Nie zgodzę się. Książkę znam bardzo dobrze, odświeżyłem sobie dodatkowo przed obejrzeniem tej ekranizacji. Postaci są bardzo spłycone w filmie, tu się zgadzam z przedmówcami w wątku. W książce wewnętrzne dialogi postaci, potyczki słowne, gra niedopowiedzeń i intryg, knowań i spisków - to był główny atut powieści, a w filmie prawie nic z tego nie ma - wszyscy grają mając kamienne twarze, a ich motywy są nieodgadnione. Do ideału odwzorowania, jak piszesz, brakuje istotnych wątków, choćby Gildii, której brak w filmie zmienia całkowicie układ sił i stawia na czele Imperatora, a rolę Gildii w książkowej sadze chyba pamiętasz sam. Hawat został tu w zasadzie pominięty, a przecież był jedną z istotniejszych postaci w książce. No i siostra Paula, wybacz, ale w filmie jej rola jest, jakby to powiedzieć, w powijakach... Ocena 10/10 to gruba przesada, film nie dorasta do książki i jest dostosowany w odbiorze właśnie dla Marvelowców, skupiając się na patetycznej warstwie wizualnej i przeraźliwie głośnych efektach walki.

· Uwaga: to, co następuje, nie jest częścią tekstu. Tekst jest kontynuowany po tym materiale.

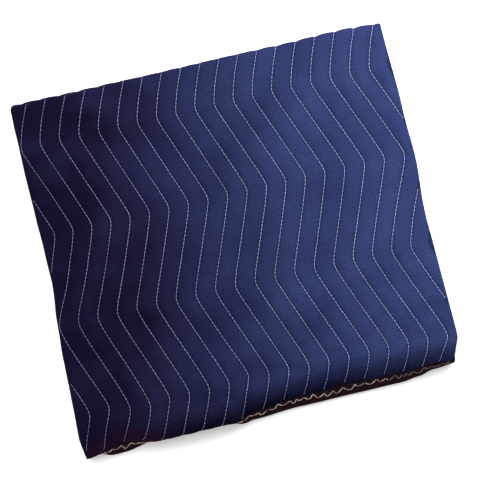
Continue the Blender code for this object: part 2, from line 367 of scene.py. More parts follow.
def front_start(number):
    """Where a front fold begins to turn, so that it clears the inside of the flap."""
    fold = FRONT_FOLDS[number]
    flap = max(inside_of_flap(ply_top(2 * number + 2)), inside_of_flap(ply_bottom(2 * number + 3)))
    return flap + BEHIND_FLAP + abs(fold.skew) / 2 + fold.short + FOLD_BULGE


def front_arc(number):
    """The outer face of a front fold, from its lower ply round to its upper one."""
    upper = 2 * number + 2
    top = ply_top(upper)
    bottom = ply_bottom(upper + 1)
    skew = FRONT_FOLDS[number].skew
    lines = []
    for step in range(FRONT_FOLD_STEPS + 1):
        turn = math.pi * step / FRONT_FOLD_STEPS
        ply = upper + 1 if turn < math.pi / 2 else upper
        y = front_start(number) - FOLD_BULGE * math.sin(turn)
        z = (top + bottom) / 2 - (top - bottom) / 2 * math.cos(turn)
        lines.append(Line(y, z, None, run_on(ply, y), (ply - 1) // 2, HIDDEN_EVERY, skew))
    return lines


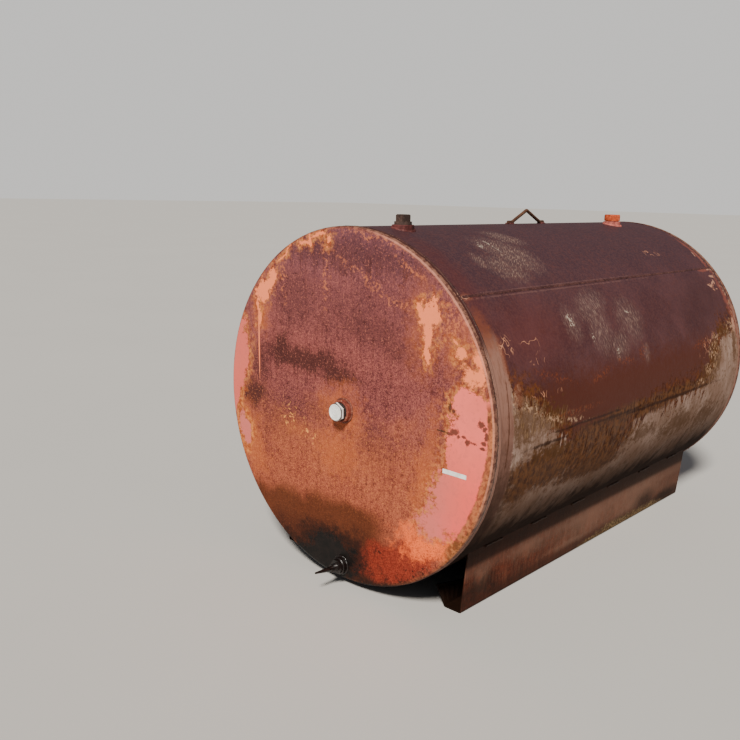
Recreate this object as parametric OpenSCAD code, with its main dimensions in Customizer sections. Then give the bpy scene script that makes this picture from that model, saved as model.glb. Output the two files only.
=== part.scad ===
// Horizontal cylindrical steel storage tank with flanged flat heads on two formed runners.
// Millimetres. +Z is up, +Y runs along the tank from the front head to the rear head,
// +X is the side that carries the longitudinal seam. The origin lies on the floor,
// below the middle of the whole outline.

/* [Shell] */
// Outside diameter of the rolled shell
shell_d = 1168; // [900:1:1500]
// Length over the faces of both heads
tank_len = 1856; // [1400:1:2600]
// Thickness of the shell and head sheet
sheet_t = 3; // [2:0.5:5]
// Height of the tank axis above the floor
axis_h = 610; // [600:1:800]
// Angle of the longitudinal seam above the horizontal
seam_angle = 43.8; // [30:0.1:60]
// Width of the longitudinal weld bead
seam_w = 9; // [5:0.5:14]
// Height of the longitudinal weld bead above the sheet
seam_h = 1.6; // [0.8:0.1:3]

/* [Heads] */
// How far the rim of a head stands outside the shell, on the radius
rim_proud = 2; // [0:0.5:5]
// Outside radius of the knuckle between the head's face and its flange
knuckle_r = 14; // [8:1:30]
// Distance from the face to the start of the joggle in the flange
rim_depth = 26; // [20:1:40]
// Length of the joggle that steps the flange in below the shell
joggle_len = 10; // [8:1:16]
// Length of flange that slips inside the shell
lap_len = 30; // [15:1:60]
// Clearance between the flange and the inside of the shell
lap_gap = 0.2; // [0.1:0.05:0.3]
// Radius of the bends in the joggle
joggle_r = 6; // [6:0.5:10]
// Radius of the weld bead round each head
girth_bead_r = 5; // [3:0.5:7]

/* [Pipe fittings] */
// Outside diameter of the large half couplings
collar_d = 72; // [66:1:90]
// Thread bore of the large half couplings
collar_bore = 57; // [50:0.5:62]
// Length of a large half coupling
collar_len = 34; // [28:1:45]
// Leg of the fillet weld round a large half coupling
collar_weld = 6; // [4:0.5:10]
// Broken edge at the mouth of a coupling
mouth_edge = 2; // [0.5:0.5:4]
// Clearance round a coupling in its hole
hole_gap = 0.2; // [0.1:0.05:0.4]
// Clearance on the radius between a plug's thread and its coupling
thread_gap = 0.2; // [0.1:0.05:0.4]

/* [Middle coupling and plug] */
// Height of the middle coupling relative to the tank axis
middle_dz = -2; // [-60:1:60]
// How far the middle coupling stands out of the head
middle_out = 20; // [14:1:30]
// Width across the flats of the plastic plug
middle_plug_flats = 55; // [46:1:62]
// Thickness of the plug's six-sided head
middle_plug_head = 17; // [8:1:26]
// Gap left between the plug's head and the coupling
middle_plug_gap = 4; // [2:0.5:10]
// Wall of the hollow plug
middle_plug_wall = 4; // [2:0.5:6]
// How far the plug's turned face stays inside its flats
middle_plug_turning = 0.5; // [0.2:0.1:2]

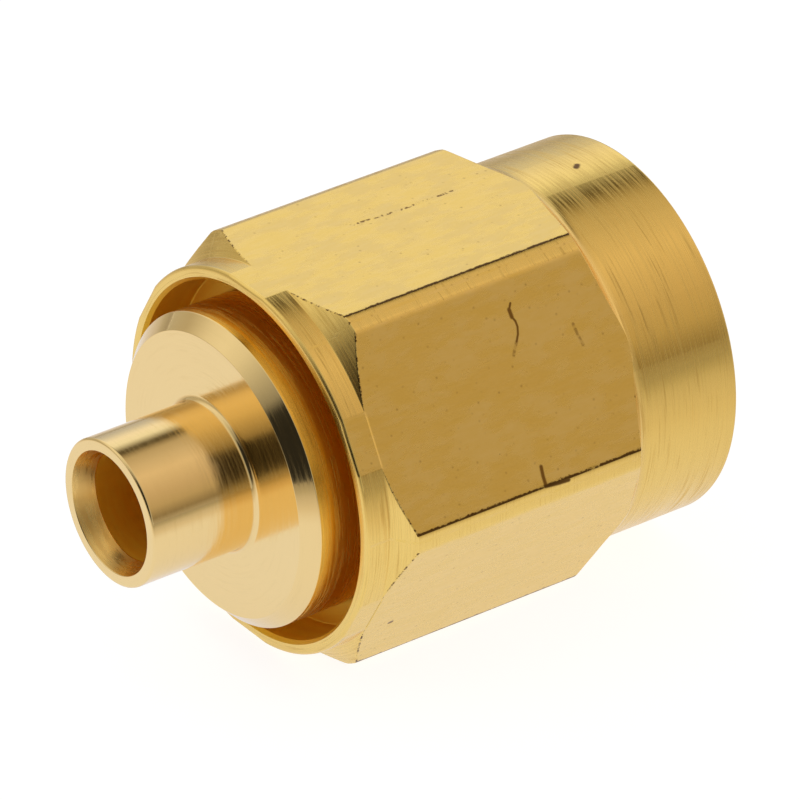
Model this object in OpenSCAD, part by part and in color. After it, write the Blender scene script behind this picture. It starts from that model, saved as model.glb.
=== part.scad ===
// Straight SMA plug for direct soldering to a thin semi-rigid coaxial cable.
// Lies on one flat of its coupling nut. The cable side points to -X, the mating side to +X.
// The origin is on the connector's axis, in the mating reference plane (the end of the sleeve).

/* [Output] */
// Which sub-part to show

/* [Coupling nut, outside] */
// Hexagon, across flats
hex_af = 8.0; // [6:0.1:12]
// Diameter that the six hexagon corners are turned down to
corner_d = 9.03; // [7:0.01:13]
// Whole length of the nut
nut_l = 9.15; // [6:0.05:14]
// Diameter of the turned rim at the rear, a hair over the flats
rim_d = 8.04; // [6:0.01:12]
// Length of the rear rim's cylinder
rim_l = 0.56; // [0.2:0.01:2]
// Axial length of the rear corner chamfer
rear_cone_l = 0.34; // [0.1:0.01:1]
// Diameter of the plain round barrel in front of the hexagon
barrel_d = 7.96; // [6:0.01:12]
// Length of the barrel up to the start of its fillet
barrel_l = 2.33; // [1:0.01:5]
// Angle of the front corner chamfer, from the nut's end face
front_cone_a = 30; // [15:1:45]
// Radius of the fillet between barrel and front chamfer
barrel_fillet_r = 0.3; // [0.1:0.05:0.6]
// Broken edge on the nut's outer rims
nut_edge_l = 0.06; // [0.02:0.01:0.2]

/* [Coupling nut, inside] */
// Diameter of the open pocket behind the bearing bore
pocket_d = 7.48; // [6:0.01:11]
// Depth of that pocket
pocket_l = 1.0; // [0.5:0.05:3]
// Chamfer at the pocket's mouth
pocket_chamfer_l = 0.08; // [0.02:0.01:0.3]
// Gap, each side, between the body's shank and the bearing bore
running_gap = 0.05; // [0.02:0.01:0.1]
// Length of the bearing bore, with its lead cone
bearing_l = 1.3; // [0.8:0.05:3]
// Depth of the lead cone that squeezes the snap ring on assembly
lead_h = 0.24; // [0.1:0.01:0.5]
// Length of that cone
lead_l = 0.4; // [0.1:0.05:1]
// Depth of the internal groove for the snap ring
nut_groove_h = 0.42; // [0.2:0.01:0.8]
// Length of the land in front of that groove
front_land_l = 0.5; // [0.2:0.05:1.5]
// Length of the relief between that land and the thread
relief_l = 1.04; // [0.3:0.01:3]
// Depth of the relief below the thread
relief_h = 0.1; // [0.05:0.01:0.4]
// Major diameter of the 1/4-36 thread
thread_d = 6.35; // [6:0.01:7]
// Lead-in chamfer of the thread
thread_chamfer_l = 0.3; // [0.1:0.05:0.6]

/* [Plug body] */
// Outside of the solder tube
tube_d = 3.10; // [2:0.01:5]
// Length of the solder tube behind the flange
tube_l = 2.45; // [1:0.05:8]
// Diameter of the countersunk mouth of the tube
mouth_d = 2.60; // [1.5:0.01:4.5]
// Depth of the countersink
mouth_l = 0.45; // [0.2:0.01:2]
// Bore for the cable's outer conductor
cable_d = 2.26; // [1:0.01:4]
// Broken edges of the tube's rim
tube_edge_l = 0.03; // [0.01:0.01:0.1]
// Fillet between tube and flange
tube_fillet_r = 0.12; // [0.05:0.01:0.4]
// Flange diameter
flange_d = 6.57; // [5:0.01:9]
// Flange thickness
flange_l = 1.70; // [0.5:0.05:4]
// Chamfer on the flange's rear edge
flange_chamfer_l = 0.30; // [0.1:0.01:0.8]
// How far the flange's face stands behind the nut's rear rim
flange_out_l = 0.85; // [0:0.01:3]
// Shank that the nut turns on
shank_d = 5.92; // [4.8:0.01:8]
// Depth of the snap ring's groove
body_groove_h = 0.56; // [0.3:0.01:1]
// Length of the land between that groove and the gasket's seat
body_land_l = 0.54; // [0.2:0.01:1.5]
// Broken edges of shank and sleeve
body_edge_l = 0.08; // [0.02:0.01:0.2]
// Outside of the mating sleeve
sleeve_d = 4.58; // [4.5:0.01:4.6]
// Wall of the sleeve
sleeve_wall = 0.23; // [0.15:0.01:0.4]
// How far the nut's front stands ahead of the mating plane
mate_recess_l = 2.90; // [2:0.05:4]
// Throat between cable bore and insulator
throat_d = 1.80; // [1:0.01:3]
// Length of that throat
throat_l = 0.80; // [0.3:0.05:2]

/* [Snap ring] */
// Thickness along the axis
ring_t = 0.50; // [0.3:0.01:1]
// Width of its section
ring_w = 0.67; // [0.4:0.01:1]
// Gap, all round, between the ring and the nut's groove
ring_gap = 0.03; // [0.01:0.01:0.1]
// Width of the slot that lets it close
ring_slot_w = 2.1; // [1:0.05:3]
// Rounding of its edges
ring_edge_r = 0.08; // [0.02:0.01:0.2]
// Travel of the nut and ring along the body, each way
nut_float_l = 0.15; // [0.05:0.01:0.3]

/* [Gasket, insulator and contact] */
// Width of the gasket's section
gasket_w = 0.41; // [0.3:0.01:0.5]
// Thickness of the gasket
gasket_l = 0.90; // [0.5:0.05:1.5]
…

Ale filmowe części są adaptacją pierwszej części książki, a w niej Alii, siostry Paula nie ma w ogóle, bo się jeszcze nie urodziła.
Koszmarnie nudny i fatalny dobór aktorów, byleby wypełnić kwoty "różnorodności". Ktoś taki - mesjasz, nigdy nie mógłby się związać z kolorową plebejuszką. Ona pasowała do roli sprzątaczki.
ważne, że juleczkom się podobało, bo ich związek był romantyczny, i jak na niom spojrzał na końcu, o maj gad so romantic xD
Zgadzam się w 100%, postacie zostały beznadziejnie spłycone: Stilgar zmieniony z fanatycznego prymitywa, Imperator to podstarzały dziadzio który mam mniej charyzmy niż mój sedes, Jessica zmieniona w fanatyczną i posłuszną Bene Gessrit, Harkonnenowie zamiast sprytnych oportunistów pokazani jako fanatycy nie gorsi od fremenów. Generalnie sami fanatycy i popaprańcy.